• **Task brief**:
Below are some records; quote exactly the lines from the one that contains "Model this object" through the one that contains "bpy.data.objects.remove(old, do_unlink=True)", inclusive, and no others.
— Start —
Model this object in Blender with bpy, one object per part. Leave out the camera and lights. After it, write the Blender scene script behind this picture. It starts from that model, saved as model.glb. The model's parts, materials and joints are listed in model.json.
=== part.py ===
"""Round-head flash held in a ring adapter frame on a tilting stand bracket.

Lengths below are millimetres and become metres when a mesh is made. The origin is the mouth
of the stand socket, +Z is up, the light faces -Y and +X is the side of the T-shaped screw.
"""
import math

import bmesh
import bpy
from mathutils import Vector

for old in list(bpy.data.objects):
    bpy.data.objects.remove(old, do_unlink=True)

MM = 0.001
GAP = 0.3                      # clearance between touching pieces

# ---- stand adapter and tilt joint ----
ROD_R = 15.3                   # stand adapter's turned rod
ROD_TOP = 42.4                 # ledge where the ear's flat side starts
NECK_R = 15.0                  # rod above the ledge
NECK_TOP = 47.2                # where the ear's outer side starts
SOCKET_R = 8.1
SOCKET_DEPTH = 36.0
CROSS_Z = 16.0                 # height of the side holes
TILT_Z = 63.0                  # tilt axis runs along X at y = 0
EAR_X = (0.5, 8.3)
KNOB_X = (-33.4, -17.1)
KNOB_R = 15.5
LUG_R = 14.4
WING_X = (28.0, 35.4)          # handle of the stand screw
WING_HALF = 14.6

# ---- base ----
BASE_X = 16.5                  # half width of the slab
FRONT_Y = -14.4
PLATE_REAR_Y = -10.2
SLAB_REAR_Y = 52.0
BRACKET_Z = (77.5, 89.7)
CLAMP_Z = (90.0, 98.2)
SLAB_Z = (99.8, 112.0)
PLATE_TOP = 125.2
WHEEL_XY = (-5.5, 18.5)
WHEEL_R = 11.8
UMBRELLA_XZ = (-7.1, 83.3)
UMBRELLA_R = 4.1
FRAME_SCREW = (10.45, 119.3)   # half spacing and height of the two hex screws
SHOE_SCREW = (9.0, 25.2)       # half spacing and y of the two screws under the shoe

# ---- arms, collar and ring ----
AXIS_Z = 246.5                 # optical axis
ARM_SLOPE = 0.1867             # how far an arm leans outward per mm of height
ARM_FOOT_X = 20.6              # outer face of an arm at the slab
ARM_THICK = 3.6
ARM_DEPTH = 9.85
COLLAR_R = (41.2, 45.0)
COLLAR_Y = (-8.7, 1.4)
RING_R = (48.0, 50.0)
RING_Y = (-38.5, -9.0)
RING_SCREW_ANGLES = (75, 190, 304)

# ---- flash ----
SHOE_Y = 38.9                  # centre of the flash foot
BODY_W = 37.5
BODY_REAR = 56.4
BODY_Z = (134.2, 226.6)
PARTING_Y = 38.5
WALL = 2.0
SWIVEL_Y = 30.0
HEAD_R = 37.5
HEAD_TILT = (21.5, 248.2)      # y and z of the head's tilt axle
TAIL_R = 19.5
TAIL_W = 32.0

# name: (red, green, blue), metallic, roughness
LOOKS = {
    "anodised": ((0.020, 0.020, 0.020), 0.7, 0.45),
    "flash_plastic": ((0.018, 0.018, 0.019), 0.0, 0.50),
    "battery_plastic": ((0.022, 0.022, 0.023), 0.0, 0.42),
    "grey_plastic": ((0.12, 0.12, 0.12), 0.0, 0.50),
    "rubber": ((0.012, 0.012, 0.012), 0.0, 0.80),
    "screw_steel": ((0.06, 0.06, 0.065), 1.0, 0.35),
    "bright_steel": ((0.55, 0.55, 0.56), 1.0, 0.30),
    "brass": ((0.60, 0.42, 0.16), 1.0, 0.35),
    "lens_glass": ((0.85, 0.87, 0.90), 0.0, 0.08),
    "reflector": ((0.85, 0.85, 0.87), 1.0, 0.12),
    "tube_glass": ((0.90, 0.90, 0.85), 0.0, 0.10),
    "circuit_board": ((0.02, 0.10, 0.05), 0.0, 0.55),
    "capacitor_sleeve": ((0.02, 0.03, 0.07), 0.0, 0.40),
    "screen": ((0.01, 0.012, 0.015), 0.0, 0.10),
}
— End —
— Start —
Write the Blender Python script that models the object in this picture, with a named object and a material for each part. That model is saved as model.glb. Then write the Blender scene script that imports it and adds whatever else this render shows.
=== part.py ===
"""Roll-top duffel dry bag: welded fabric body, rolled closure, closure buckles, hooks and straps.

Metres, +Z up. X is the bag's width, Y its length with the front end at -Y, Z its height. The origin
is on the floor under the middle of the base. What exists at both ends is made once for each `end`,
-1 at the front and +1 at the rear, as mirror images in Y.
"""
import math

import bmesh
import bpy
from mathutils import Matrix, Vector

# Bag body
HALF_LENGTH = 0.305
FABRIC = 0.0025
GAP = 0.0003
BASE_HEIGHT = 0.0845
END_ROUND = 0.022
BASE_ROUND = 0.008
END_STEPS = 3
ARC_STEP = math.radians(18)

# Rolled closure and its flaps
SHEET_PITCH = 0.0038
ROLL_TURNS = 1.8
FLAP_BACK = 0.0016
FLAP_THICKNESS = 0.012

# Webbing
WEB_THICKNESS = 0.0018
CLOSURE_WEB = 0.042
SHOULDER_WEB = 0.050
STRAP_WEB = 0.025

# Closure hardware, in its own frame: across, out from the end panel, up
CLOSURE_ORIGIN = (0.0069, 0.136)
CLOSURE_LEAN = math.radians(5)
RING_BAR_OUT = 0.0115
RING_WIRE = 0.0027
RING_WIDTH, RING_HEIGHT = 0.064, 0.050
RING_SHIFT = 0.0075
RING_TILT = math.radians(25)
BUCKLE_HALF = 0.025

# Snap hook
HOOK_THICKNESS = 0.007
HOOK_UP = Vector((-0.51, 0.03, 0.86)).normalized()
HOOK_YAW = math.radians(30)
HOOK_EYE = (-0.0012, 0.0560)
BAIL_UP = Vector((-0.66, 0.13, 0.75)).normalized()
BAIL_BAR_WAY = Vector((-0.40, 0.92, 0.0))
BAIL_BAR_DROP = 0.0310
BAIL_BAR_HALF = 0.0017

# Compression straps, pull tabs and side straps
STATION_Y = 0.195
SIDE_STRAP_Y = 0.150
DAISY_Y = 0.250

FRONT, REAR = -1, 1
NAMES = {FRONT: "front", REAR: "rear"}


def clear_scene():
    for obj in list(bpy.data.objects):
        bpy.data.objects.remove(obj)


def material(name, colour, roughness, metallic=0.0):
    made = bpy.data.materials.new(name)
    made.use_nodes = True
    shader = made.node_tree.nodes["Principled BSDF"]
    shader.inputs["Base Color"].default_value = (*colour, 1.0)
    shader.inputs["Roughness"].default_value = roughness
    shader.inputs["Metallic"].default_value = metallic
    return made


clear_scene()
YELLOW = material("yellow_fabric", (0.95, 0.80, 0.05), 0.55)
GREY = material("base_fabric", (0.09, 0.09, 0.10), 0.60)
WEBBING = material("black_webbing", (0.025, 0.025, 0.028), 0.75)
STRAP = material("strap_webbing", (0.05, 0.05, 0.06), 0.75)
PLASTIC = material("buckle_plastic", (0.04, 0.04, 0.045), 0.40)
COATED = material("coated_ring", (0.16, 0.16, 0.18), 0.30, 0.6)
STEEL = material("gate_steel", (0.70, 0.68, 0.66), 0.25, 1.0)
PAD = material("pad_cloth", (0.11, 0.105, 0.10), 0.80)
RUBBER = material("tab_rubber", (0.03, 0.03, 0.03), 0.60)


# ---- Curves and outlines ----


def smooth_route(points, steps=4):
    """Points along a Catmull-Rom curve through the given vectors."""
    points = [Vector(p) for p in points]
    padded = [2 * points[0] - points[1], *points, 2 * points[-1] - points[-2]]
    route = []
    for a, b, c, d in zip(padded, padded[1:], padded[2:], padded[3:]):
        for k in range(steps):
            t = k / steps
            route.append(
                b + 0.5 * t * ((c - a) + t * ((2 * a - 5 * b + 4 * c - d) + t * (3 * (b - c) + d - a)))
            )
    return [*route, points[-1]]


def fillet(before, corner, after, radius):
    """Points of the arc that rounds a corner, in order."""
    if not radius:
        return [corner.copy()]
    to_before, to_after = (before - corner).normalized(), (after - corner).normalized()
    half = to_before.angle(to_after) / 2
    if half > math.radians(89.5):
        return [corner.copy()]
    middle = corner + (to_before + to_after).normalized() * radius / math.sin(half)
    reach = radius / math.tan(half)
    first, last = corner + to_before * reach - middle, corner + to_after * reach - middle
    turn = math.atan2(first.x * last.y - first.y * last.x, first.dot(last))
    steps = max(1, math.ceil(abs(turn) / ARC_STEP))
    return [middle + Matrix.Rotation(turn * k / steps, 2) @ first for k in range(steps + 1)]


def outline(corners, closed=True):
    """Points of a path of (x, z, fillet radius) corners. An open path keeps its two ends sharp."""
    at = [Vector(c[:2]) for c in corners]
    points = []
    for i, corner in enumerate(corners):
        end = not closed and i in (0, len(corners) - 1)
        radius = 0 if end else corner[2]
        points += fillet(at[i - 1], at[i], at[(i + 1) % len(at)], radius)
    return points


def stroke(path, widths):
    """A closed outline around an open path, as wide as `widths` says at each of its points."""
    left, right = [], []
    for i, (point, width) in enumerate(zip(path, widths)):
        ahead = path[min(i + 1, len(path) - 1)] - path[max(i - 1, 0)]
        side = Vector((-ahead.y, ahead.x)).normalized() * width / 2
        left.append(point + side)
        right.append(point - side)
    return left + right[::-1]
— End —
• **In response**:
Model this object in Blender with bpy, one object per part. Leave out the camera and lights. After it, write the Blender scene script behind this picture. It starts from that model, saved as model.glb. The model's parts, materials and joints are listed in model.json.
=== part.py ===
"""Round-head flash held in a ring adapter frame on a tilting stand bracket.

Lengths below are millimetres and become metres when a mesh is made. The origin is the mouth
of the stand socket, +Z is up, the light faces -Y and +X is the side of the T-shaped screw.
"""
import math

import bmesh
import bpy
from mathutils import Vector

for old in list(bpy.data.objects):
    bpy.data.objects.remove(old, do_unlink=True)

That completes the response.